JAKARTA, Indonesia (CNN) -- Presidential elections in Indonesia got off to a very slow start on Monday with millions of soccer mad Indonesians opting to sleep in after staying up until dawn for the Euro 2004 final.

Most polling stations across the capital, Jakarta, were virtually empty when they opened at 7 a.m. despite analysts predicting a huge turnout among around 150 million registered voters.

Polling officials pointed the finger at the Euro 2004 final and were confident voting would pick up once the soccer fans shook off their sleepiness.

"I hope I can wake up tomorrow," laughs Joseph Wirakoesraidi, who like so many others staged an all-nighter to watch Greece upset hosts Portugal 1-0 to win the European championship.

But for officials it is no laughing matter.

Opinion polls say about 20 percent of the eligible voters are not certain to vote and some fear the undecided may decide to skip voting due to the early-morning viewing despite Monday being a national holiday.
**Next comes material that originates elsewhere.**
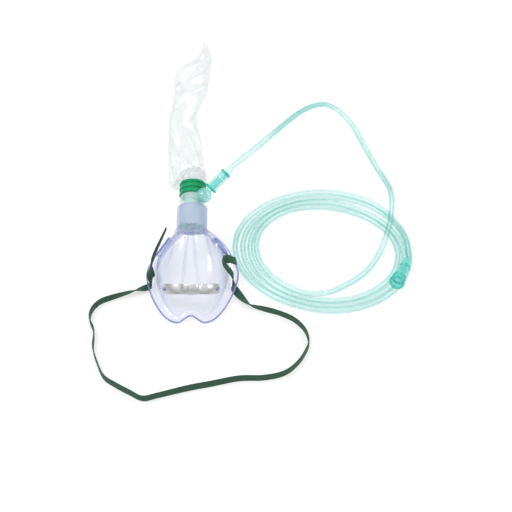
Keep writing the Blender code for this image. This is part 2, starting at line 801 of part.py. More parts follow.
def make_supply_cuff():
    """Flared, ringed mouth towards the supply, then a plain body that narrows to the tube."""
    at = frame_at(SUPPLY_MOUTH - SUPPLY_AXIS * SUPPLY_LENGTH, SUPPLY_AXIS)
    end = SUPPLY_LENGTH
    turned(
        "supply_cuff",
        [
            (0.0070, end),
            (0.0072, end - 0.0035),
            (0.0058, end - 0.0045),
            (0.0058, end - 0.0070),
            (0.0066, end - 0.0080),
            (0.0066, end - 0.0105),
            (0.0053, end - 0.0125),
            (0.0048, 0.0150),
            (0.0052, 0.0140),
            (0.0052, 0.0115),
            (0.0047, 0.0105),
            (0.0043, 0),
            (0.0020, 0),
            (0.0020, 0.0200),
            (0.0034, 0.0210),
            (0.0040, end - 0.0120),
            (SUPPLY_BORE, end),
        ],
        at,
        TEAL,
        steps=28,
    )


def make_strap():
    """One elastic lofted with a rectangular section that leans and twists along its route."""
    flat = [Vector((x, y, z, lean)) for x, y, z, lean in STRAP_ROUTE]
    line = spline(flat, STRAP_SPACING)
    rings = []
    wide = None
    for k, place in enumerate(line):
        before, after = line[max(k - 1, 0)].xyz, line[min(k + 1, len(line) - 1)].xyz
        along = (after - before).normalized()
        lean = math.radians(min(max(place.w, 0), 90))
        level = Vector((0, 0, 1)).cross(along)
        if level.length < 0.3:
            level = Vector((0, 1, 0))
        level.normalize()
        upright = along.cross(level).normalized()
        leaned = upright * math.cos(lean) + level * math.sin(lean)
        if place.w > IN_SLOT and abs(along.z) > 0.5:
            leaned = Vector((0, 1, 0))
        if wide is not None and leaned.dot(wide) < 0:
            leaned = -leaned
        wide = (leaned - along * leaned.dot(along)).normalized()
        thick = along.cross(wide).normalized()
        half, deep = wide * STRAP_WIDTH / 2, thick * STRAP_THICKNESS / 2
        corners = (half + deep, -half + deep, -half - deep, half - deep)
        rings.append([place.xyz + corner for corner in corners])
    loft("head_strap", rings, STRAP_GREEN)


clear_scene()
PARTS = new_collection("oxygen_mask", False)
CUTTERS = new_collection("cutters", True)
CLEAR_BLUE = new_material("clear_blue_pvc", (0.72, 0.76, 0.88), 0.12, alpha=0.4)
ALUMINIUM = new_material("aluminium", (0.78, 0.78, 0.76), 0.35, metallic=1.0)
SILICONE = new_material("silicone", (0.85, 0.86, 0.86), 0.4, alpha=0.7)
STRAP_GREEN = new_material("strap_green", (0.02, 0.09, 0.05), 0.85)
MINT = new_material("mint_plastic", (0.55, 0.82, 0.74), 0.2)
DARK_GREEN = new_material("collar_green", (0.0, 0.25, 0.12), 0.3)
TEAL = new_material("teal_pvc", (0.05, 0.62, 0.52), 0.25)
TUBE_GREEN = new_material("tube_green", (0.45, 0.80, 0.70), 0.15, alpha=0.6)
FILM = new_material("bag_film", (0.9, 0.92, 0.93), 0.15, alpha=0.35)

EDGE = rim_edge()
SHELL_OBJECT = make_mask(EDGE)
make_flap(EDGE, "left", -1)
make_flap(EDGE, "right", 1)
make_clip(EDGE, SHELL_OBJECT)
make_tubes(make_valve_head())
make_coil()
make_supply_cuff()
make_bag()
make_strap()
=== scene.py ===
"""The looks of a high-concentration oxygen mask with its reservoir bag and tube, round its CAD frame.

Metres, +Z up, in the CAD frame: the nose end of the mask points to -Y, the bag to +Y, the tube lies on
the +X side. The port's axis rises towards the bag; the valve head turns about it.
"""

import math

import bmesh
import bpy
from mathutils import Matrix, Vector, noise


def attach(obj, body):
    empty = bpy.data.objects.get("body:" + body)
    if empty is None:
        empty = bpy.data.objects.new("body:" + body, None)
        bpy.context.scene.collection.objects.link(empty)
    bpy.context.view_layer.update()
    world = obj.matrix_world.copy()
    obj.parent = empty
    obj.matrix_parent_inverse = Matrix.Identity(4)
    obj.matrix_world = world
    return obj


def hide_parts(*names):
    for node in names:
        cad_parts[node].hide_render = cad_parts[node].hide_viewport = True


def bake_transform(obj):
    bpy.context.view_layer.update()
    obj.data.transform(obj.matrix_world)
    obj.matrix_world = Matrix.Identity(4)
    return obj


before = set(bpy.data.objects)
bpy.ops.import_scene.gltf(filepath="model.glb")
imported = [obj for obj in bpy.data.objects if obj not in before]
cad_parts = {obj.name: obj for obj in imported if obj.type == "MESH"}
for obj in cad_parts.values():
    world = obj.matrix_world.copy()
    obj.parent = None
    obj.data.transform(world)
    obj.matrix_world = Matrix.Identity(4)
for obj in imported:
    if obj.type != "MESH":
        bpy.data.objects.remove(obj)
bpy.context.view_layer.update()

# Port of the mask, as in the CAD model.
PORT_BASE = Vector((0, -0.1265, 0.045))
PORT_TILT = math.radians(16)
PORT_AXIS = Vector((0, math.cos(PORT_TILT), math.sin(PORT_TILT)))
PORT_UP = Vector((0, -math.sin(PORT_TILT), math.cos(PORT_TILT)))
SLEEVE_RADIUS = 0.013
SLEEVE_LENGTH = 0.022
SLEEVE_ROWS = (1, 0.98, 0.90, 0.6, 0.3, 0.10, 0.03)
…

And that could mean the difference between a second runoff poll should none of the five candidates, including incumbent President Megawati Sukarnoputri and frontrunner Susilo Bambang Yudhoyono, win a 50 percent majority to claim the leadership.

"I'm worried after watching the final game, they'll find good excuses for not coming to the polling booth," says sociologist Daniel Sparingga.

Euro 2004 certainly gripped Indonesia more than the election campaigns did. After all, football is the country's favorite sport.

However, though 23-year-old Wirakoesraidi was a little blue after rooting for the losing team Portugal, he was taking the elections seriously.

"I'm very excited of course (but) I want to see a lot of changes," he told CNN.

But a few hours before polls opened, Joseph was still deciding on his candidate.

At least 40 percent of Indonesians say they'll vote for former general Susilo, according to opinion polls.

That's more than all the other candidates combined.

Another former general, Wiranto, Parliament Speaker Amien Rais and incumbent President Megawati Sukarnoputri are running neck and neck for the second spot.

The underdogs prevailed in Euro 2004. Will the same happen in Indonesia's elections?

Like in any game, the results are hard to predict.

If no one wins more than 50 percent of the votes in the first round, the two top candidates will go head to head in run off elections on September 20.

Indonesians may just have to wait for another final.